FlowLoss: Dynamic Flow-Conditioned Loss Strategy for Video Diffusion Models
Kuanting Wu, Kei Ota, Asako Kanezaki
TL;DR
FlowLoss tackles temporal instability in Video Diffusion Models by directly aligning dense optical flow fields between generated and ground-truth videos. It introduces a differentiable flow loss $\mathcal{L}_{flow}$, modulated by a noise-aware gate $w_{\psi}(\sigma)$ and scaled with $\lambda(\sigma) = (\sigma^2+1)/\sigma^2$, integrated into the EDM-based denoising framework. Empirical results on robotic video data show faster early-stage convergence and improved motion stability, though final improvements are modest and depend on gating and flow-estimator quality.

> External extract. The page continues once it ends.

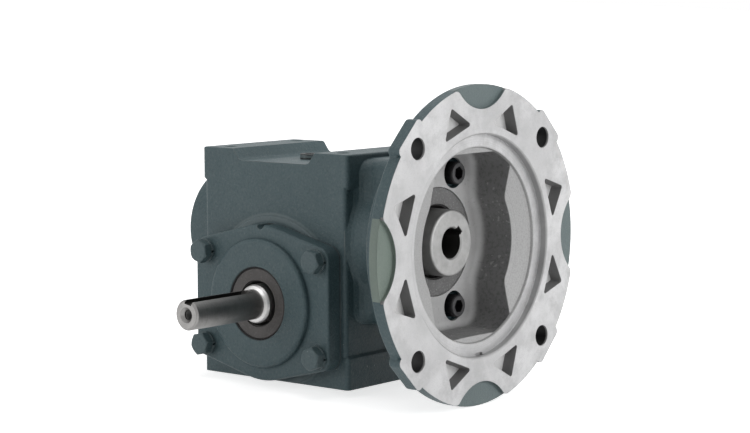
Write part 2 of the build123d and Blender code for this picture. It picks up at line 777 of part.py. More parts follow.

The work demonstrates a practical approach to incorporating motion-based supervision into noise-conditioned generative models, with implications for robotics and physics-aware video synthesis.
Abstract
Video Diffusion Models (VDMs) can generate high-quality videos, but often struggle with producing temporally coherent motion. Optical flow supervision is a promising approach to address this, with prior works commonly employing warping-based strategies that avoid explicit flow matching. In this work, we explore an alternative formulation, FlowLoss, which directly compares flow fields extracted from generated and ground-truth videos. To account for the unreliability of flow estimation under high-noise conditions in diffusion, we propose a noise-aware weighting scheme that modulates the flow loss across denoising steps. Experiments on robotic video datasets suggest that FlowLoss improves motion stability and accelerates convergence in early training stages. Our findings offer practical insights for incorporating motion-based supervision into noise-conditioned generative models.